Public security plans
However, the SSU chief was quick to add that only combative preparations were not enough to change around Sindh’s crime and terrorism scenario. To this end, he said, work was underway on three special projects aimed at public protection and welfare.
The first of the three is a Police Emergency Service (9211), an integrated helpline that aims to bring together all emergency services on one platform.
“Fire teams, ambulance providers, utility services and law enforcers will all be accessible from a single control room; response and coordination will improve drastically,” said AIGP Ahmed.

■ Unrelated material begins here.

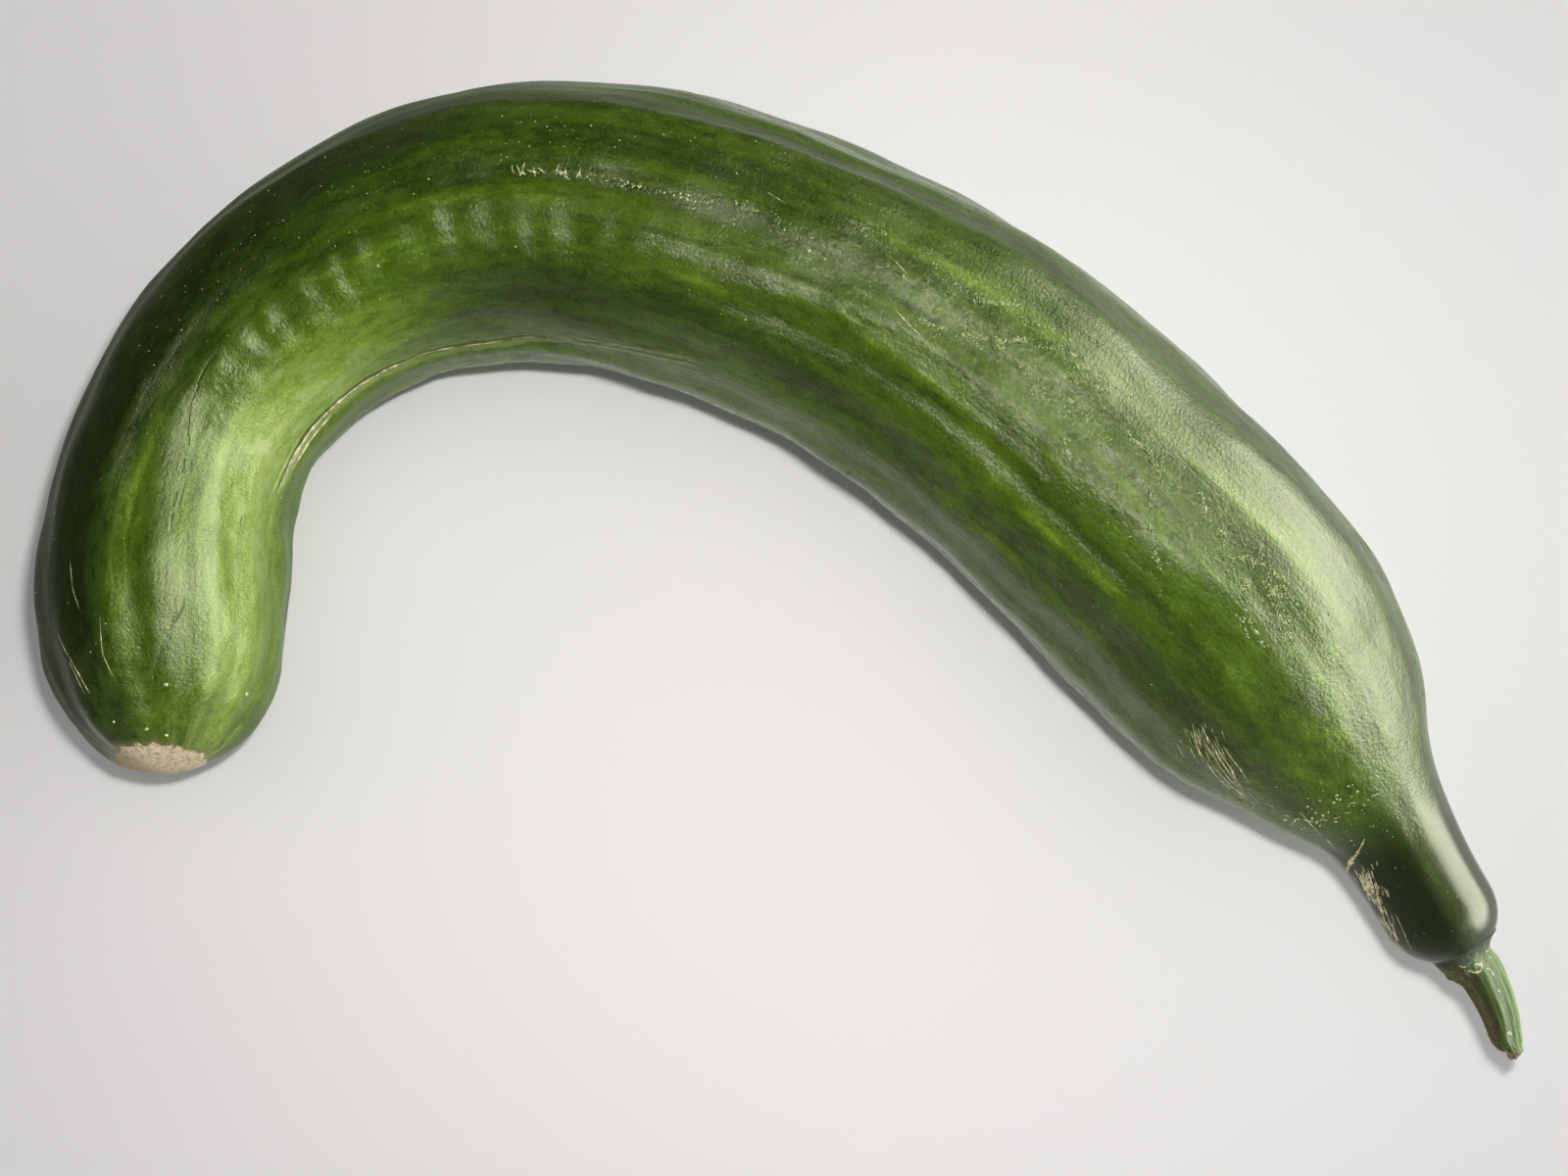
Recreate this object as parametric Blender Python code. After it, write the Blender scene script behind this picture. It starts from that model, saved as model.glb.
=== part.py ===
"""A hooked cucumber as picked, lying on its side: the fruit and the stub of its stalk.

Metres, +Z up. The origin is on the table, under the middle of the object's box.
The fruit's centre line runs from the blossom end, round the hook, to the stalk end.
"""

import math

import bmesh
import bpy
import numpy as np

MM = 0.001

# The fruit's centre line, in millimetres: x, y, girth radius, and how far its underside is lifted off the table.
FRUIT_STATIONS = (
    (-103.6, -37.5, 20.2, 5.2),  # blossom tip, curled a little upwards
    (-106.5, -18.0, 20.7, 1.6),
    (-107.7, -6.0, 21.7, 0.5),
    (-107.7, 6.0, 21.3, 0.0),  # first resting point, under the short leg
    (-102.7, 25.1, 20.2, 0.7),
    (-88.8, 43.1, 20.9, 1.0),  # the tight bend
    (-67.0, 56.5, 23.0, 1.0),
    (-41.4, 61.8, 25.1, 0.6),
    (-16.3, 58.2, 26.4, 0.0),  # second resting point, under the arch
    (11.7, 47.6, 26.4, 0.6),
    (38.5, 31.0, 27.1, 0.9),
    (61.8, 9.7, 27.8, 0.4),
    (76.0, -4.3, 28.0, 0.0),  # third resting point, under the belly
    (89.6, -20.5, 25.5, 0.2),
    (96.0, -28.4, 22.0, 3.5),
    (101.8, -36.6, 16.9, 8.6),
    (107.9, -44.8, 12.0, 13.2),
    (113.0, -53.5, 10.2, 14.9),
    (121.7, -69.2, 10.0, 15.4),  # stalk end of the neck
)
BLOSSOM_DOME = 24.0  # length over which the blossom end rounds off
NECK_DOME = 9.5  # the same at the stalk end
PRESSED_DEPTH = 0.4  # how deep the three resting points are pressed flat

# Relief of the skin, in millimetres.
LOBES, LOBE_HEIGHT, LOBE_TURN = 3, 0.35, 0.6  # the three seed chambers make the girth slightly three-sided
RIBS, RIB_HEIGHT, RIB_ANGLE = 5, 0.5, 33.0  # broad ribs, the first at this angle, with three fine ones to each
FINE_RIB_HEIGHT = 0.2
RIB_WANDER = ((31.0, 0.06, 1.3), (13.0, 0.03, 0.0))  # they stray as they run: length scale, radians, start
SWELLS = ((23.0, 2, 0.32), (11.5, -3, 0.24), (7.3, 5, 0.18), (3.4, -4, 0.12))  # length scale, turns, height
SEAM_ANGLE, SEAM_DEPTH, SEAM_WIDTH = -80.0, 0.7, 1.8  # fold in the skin inside the bend
SEAM_STARTS, SEAM_ENDS = (58.0, 76.0), (140.0, 165.0)  # it deepens and fades over these distances
NECK_STARTS, NECK_FLATTENING = (290.0, 312.0), 0.75  # the ribs flatten by this much over these distances
SMOOTH_UNDERSIDE = (0.7, 0.95)  # the relief fades between these depths below the middle, 1 being the very bottom
RIBLESS_RADIUS, RIBBED_RADIUS = 6.0, 14.0  # the ribs grow from nothing to full height round the rounded ends
SCAR_RADIUS, SCAR_DEPTH = 8.8, 0.5  # corky blossom scar, a shallow disc on the tip
SCAR_EDGE = (0.8, 1.1)  # parts of its radius between which its edge slopes up

# The dimple round the stalk's foot, and the stalk, in millimetres.
DIMPLE_RADIUS, DIMPLE_DEPTH = 5.4, 1.0
FOOT_GAP, FOOT_RUN = 0.3, 2.2  # the stalk leaves the fruit straight for this length
STALK_STATIONS = (
    (123.3, -71.3, 25.0),
    (124.7, -74.0, 25.2),
    (126.1, -77.4, 25.5),
    (127.0, -81.0, 25.8),
    (127.8, -84.2, 26.0),
    (128.9, -86.7, 26.0),
)
STALK_GIRTH = (
    (0.0, 4.95),  # distance from the foot, radius
    (0.9, 4.9),
    (2.4, 4.5),
    (4.2, 4.0),
    (6.3, 3.5),
    (10.7, 3.0),
    (15.0, 2.7),
    (17.4, 2.5),  # torn end of the stalk
    (18.3, 2.0),
    (18.8, 1.25),  # dry nub left on the tear
    (19.8, 1.15),
    (20.5, 0.8),
)
STALK_RIBS, STALK_RIB_HEIGHT = 5, 0.38
STALK_RIB_STARTS, STALK_RIB_ENDS = (1.0, 3.0), (16.5, 18.5)

FRUIT_SEGMENTS, FRUIT_RINGS = 48, 84
STALK_SEGMENTS, STALK_RINGS = 30, 22

SKIN_GREEN = (0.035, 0.095, 0.012, 1.0)
STALK_GREEN = (0.10, 0.20, 0.04, 1.0)


def clear_scene():
    for obj in list(bpy.data.objects):
        bpy.data.objects.remove(obj)


def smooth_step(low, high, value):
    t = np.clip((value - low) / (high - low), 0.0, 1.0)
    return t * t * (3 - 2 * t)


def spline_through(knots, rows, at):
    """Natural cubic spline through the rows, one row at each knot, read at the given places."""
    knots, rows = np.asarray(knots, float), np.asarray(rows, float)
    gap = np.diff(knots)
    slope = np.diff(rows, axis=0) / gap[:, None]
    matrix, right = np.eye(len(knots)), np.zeros_like(rows)
    for i in range(1, len(knots) - 1):
        matrix[i, i - 1 : i + 2] = gap[i - 1], 2 * (gap[i - 1] + gap[i]), gap[i]
        right[i] = 6 * (slope[i] - slope[i - 1])
    bend = np.linalg.solve(matrix, right)
    i = np.clip(np.searchsorted(knots, at) - 1, 0, len(gap) - 1)
    a, b, h = (np.asarray(at) - knots[i])[:, None], (knots[i + 1] - at)[:, None], gap[i][:, None]
    return (
        (bend[i] * b**3 + bend[i + 1] * a**3) / (6 * h)
        + (rows[i] / h - bend[i] * h / 6) * b
        + (rows[i + 1] / h - bend[i + 1] * h / 6) * a
    )


class CentreLine:
    """A smooth line through stations of x, y, z and radius, read by the distance along it in millimetres."""

    def __init__(self, stations, steps=1200):
        stations = np.asarray(stations, float)
        chords = np.linalg.norm(np.diff(stations[:, :3], axis=0), axis=1)
        knots = np.concatenate([[0], np.cumsum(chords)])
        rows = spline_through(knots, stations, np.linspace(0, knots[-1], steps))
        self.points, self.radii = rows[:, :3], rows[:, 3]
        steps_long = np.linalg.norm(np.diff(self.points, axis=0), axis=1)
        self.distance = np.concatenate([[0], np.cumsum(steps_long)])
        self.length = self.distance[-1]
        self.tangents = np.gradient(self.points, self.distance, axis=0)

    def read(self, values, along):
        return np.stack([np.interp(along, self.distance, column) for column in values.T], axis=-1)

    def frame(self, along):
        """Point, direction, upward and outward (convex side) unit vectors at each distance."""
        inside = np.clip(along, 0, self.length)
        tangent = self.read(self.tangents, inside)
        tangent /= np.linalg.norm(tangent, axis=1)[:, None]
        point = self.read(self.points, inside) + tangent * (along - inside)[:, None]
        outward = np.cross((0, 0, 1), tangent)
        outward /= np.linalg.norm(outward, axis=1)[:, None]
        return point, tangent, np.cross(tangent, outward), outward


def fruit_line():
    rows = np.array(FRUIT_STATIONS)
    height = rows[:, 2] + rows[:, 3] - PRESSED_DEPTH
    return CentreLine(np.column_stack([rows[:, :2], height, rows[:, 2]]))


def evenly_spaced(profile, count):
    """Points spaced evenly along a profile of (distance, radius)."""
    steps = np.concatenate([[0], np.cumsum(np.linalg.norm(np.diff(profile, axis=0), axis=1))])
    at = np.linspace(0, steps[-1], count)
    return np.column_stack([np.interp(at, steps, profile[:, 0]), np.interp(at, steps, profile[:, 1])])


def fruit_rings(line):
    """Distance and radius of each ring: blossom dome, body, neck dome, then the dimple for the stalk's foot."""
    quarter = np.linspace(0, math.pi / 2, 60)
    blossom = BLOSSOM_DOME * (1 - np.cos(quarter))
    end_radius = line.radii[-1]
    rim = math.asin(DIMPLE_RADIUS / end_radius)
    closing = np.linspace(math.pi / 2, rim, 30)
    neck = line.length - NECK_DOME * (1 - np.cos(closing))
    body = np.linspace(BLOSSOM_DOME, line.length - NECK_DOME, 300)[1:-1]
    distance = np.concatenate([blossom, body, neck])
    factor = np.concatenate([np.sin(quarter), np.ones(len(body)), np.sin(closing)])
    profile = np.column_stack([distance, factor * np.interp(distance, line.distance, line.radii)])
    rings = evenly_spaced(profile, FRUIT_RINGS - 2)
    rim_at, rim_radius = rings[-1]
    dimple = ((rim_at - DIMPLE_DEPTH, rim_radius - 0.1), (rim_at - DIMPLE_DEPTH, rim_radius / 2))
    return np.vstack([rings, dimple, (rim_at - DIMPLE_DEPTH, 0)])


def fruit_relief(along, angle, radius):
    """Height of the skin over a plain round girth, in millimetres. The side that it lies on stays smooth."""
    stray = sum(turned * np.sin(along / scale + start) for scale, turned, start in RIB_WANDER)
    turn = angle - math.radians(RIB_ANGLE) + stray
    ribs = RIB_HEIGHT * np.cos(RIBS * turn) + FINE_RIB_HEIGHT * np.cos(3 * RIBS * turn)
    lobes = LOBE_HEIGHT * np.cos(LOBES * angle - LOBE_TURN)
    swells = sum(high * np.sin(along / scale + turns * angle + turns) for scale, turns, high in SWELLS)
    on_seam = smooth_step(*SEAM_STARTS, along) * (1 - smooth_step(*SEAM_ENDS, along))
    across_seam = (angle - math.radians(SEAM_ANGLE)) * radius / SEAM_WIDTH
    seam = SEAM_DEPTH * on_seam * np.exp(-(across_seam**2))
    neck_fade = 1 - NECK_FLATTENING * smooth_step(*NECK_STARTS, along)
    closing = smooth_step(RIBLESS_RADIUS, RIBBED_RADIUS, radius)
    underside = smooth_step(*SMOOTH_UNDERSIDE, -np.cos(angle))
    scar = SCAR_DEPTH * (1 - smooth_step(*SCAR_EDGE, radius / SCAR_RADIUS)) * (along < BLOSSOM_DOME)
    return (((ribs + swells) * neck_fade + lobes) * closing - seam) * (1 - underside) - scar


def stalk_relief(along, angle, radius):
    """Five ribs that fade out at the foot and at the torn end."""
    inside = smooth_step(*STALK_RIB_STARTS, along) * (1 - smooth_step(*STALK_RIB_ENDS, along))
    return STALK_RIB_HEIGHT * inside * np.cos(STALK_RIBS * angle)


def swept_body(name, line, rings, segments, relief):
    """A closed body: a sphere's rings of vertices, set round the centre line at each ring's distance and radius."""
    shape = bmesh.new()
    last = len(rings) - 1
    bmesh.ops.create_uvsphere(shape, u_segments=segments, v_segments=last, radius=1)
    sphere = np.array([v.co for v in shape.verts])
    ring = np.rint(np.arccos(np.clip(sphere[:, 2], -1, 1)) / math.pi * last).astype(int)
    angle = np.arctan2(sphere[:, 1], sphere[:, 0])
    along, radius = rings[ring].T
    point, _, upward, outward = line.frame(along)
    reach = radius + relief(along, angle, radius) * (radius > 0)
    place = point + reach[:, None] * (np.cos(angle)[:, None] * upward + np.sin(angle)[:, None] * outward)
    place[:, 2] = np.maximum(place[:, 2], 0)  # what would dip below the table is pressed flat
    for vertex, co in zip(shape.verts, place * MM):
        vertex.co = co
    shape.normal_update()
    mesh = bpy.data.meshes.new(name)
    shape.to_mesh(mesh)
    shape.free()
    mesh.shade_smooth()
    body = bpy.data.objects.new(name, mesh)
    return body


def skin_material(name, colour, roughness):
    material = bpy.data.materials.new(name)
    material.use_nodes = True
    surface = material.node_tree.nodes["Principled BSDF"]
    surface.inputs["Base Color"].default_value = colour
    surface.inputs["Roughness"].default_value = roughness
    material.diffuse_color = colour
    return material


def make_fruit(line):
    rings = fruit_rings(line)
    fruit = swept_body("fruit", line, rings, FRUIT_SEGMENTS, fruit_relief)
    fruit.data.materials.append(skin_material("waxy_skin", SKIN_GREEN, 0.3))
    return fruit


def make_stalk(line):
    """The stalk stub, with its foot set into the fruit's dimple."""
    rings = fruit_rings(line)
    foot, tangent, _, _ = line.frame(np.array([rings[-1][0] + FOOT_GAP]))
    stations = np.vstack([foot, foot + FOOT_RUN * tangent, STALK_STATIONS])
    stalk_line = CentreLine(np.column_stack([stations, np.zeros(len(stations))]))
    foot_disc = np.array([(0.0, 0.0), STALK_GIRTH[0]])
    side = evenly_spaced(np.array(STALK_GIRTH), STALK_RINGS - 3)
    tip = (stalk_line.length, 0.0)
    rings = np.vstack([foot_disc[0], foot_disc[1] * (1, 0.5), side, tip])
    stalk = swept_body("stalk", stalk_line, rings, STALK_SEGMENTS, stalk_relief)
    stalk.data.materials.append(skin_material("stalk_skin", STALK_GREEN, 0.55))
    return stalk


def main():
    clear_scene()
    cucumber = bpy.data.collections.new("cucumber")
    bpy.context.scene.collection.children.link(cucumber)
    line = fruit_line()
    for piece in (make_fruit(line), make_stalk(line)):
        cucumber.objects.link(piece)


main()
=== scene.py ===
"""A hooked cucumber lying on a pale table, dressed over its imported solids, the fruit and its stalk.

Places on the fruit are given as millimetres along its centre line from the blossom end, and degrees round
it: 0 is up, 90 is the outside of the hook and -90 the inside. Meshes are scaled to metres as they are made.
"""

import math

import bmesh
import bpy
import numpy as np
from mathutils import Matrix, Vector, noise


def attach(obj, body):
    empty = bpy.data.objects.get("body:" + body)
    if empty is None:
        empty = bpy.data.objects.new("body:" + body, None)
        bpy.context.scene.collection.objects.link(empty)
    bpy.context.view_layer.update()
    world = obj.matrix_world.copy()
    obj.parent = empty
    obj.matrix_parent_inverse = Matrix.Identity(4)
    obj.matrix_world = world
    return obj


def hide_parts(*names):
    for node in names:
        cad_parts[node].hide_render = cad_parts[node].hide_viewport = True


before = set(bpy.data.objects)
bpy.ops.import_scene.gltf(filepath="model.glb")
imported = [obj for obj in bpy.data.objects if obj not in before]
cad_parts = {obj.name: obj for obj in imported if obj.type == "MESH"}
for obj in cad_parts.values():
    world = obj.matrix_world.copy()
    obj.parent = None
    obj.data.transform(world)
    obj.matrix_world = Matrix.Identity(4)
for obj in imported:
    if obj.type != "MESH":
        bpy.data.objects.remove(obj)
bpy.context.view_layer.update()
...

The second project being worked upon are Police Facilitation Centres (PFCs). “By setting up centres with qualified and trained staff, we aim to help people resolve minor issues without having to go to police stations. The PFCs will provide round-the-clock service and, along with facilitating complaint registration, will also proffer legal guidance to citizens,” he said.
AIGP Ahmed acknowledged that the last of these projects – a university for counter-terrorism training – has more to do with law enforcement requirements. “For complete eradication of terrorism, our law enforcers must be given the best training and this university is our shot at making that possible,” he said.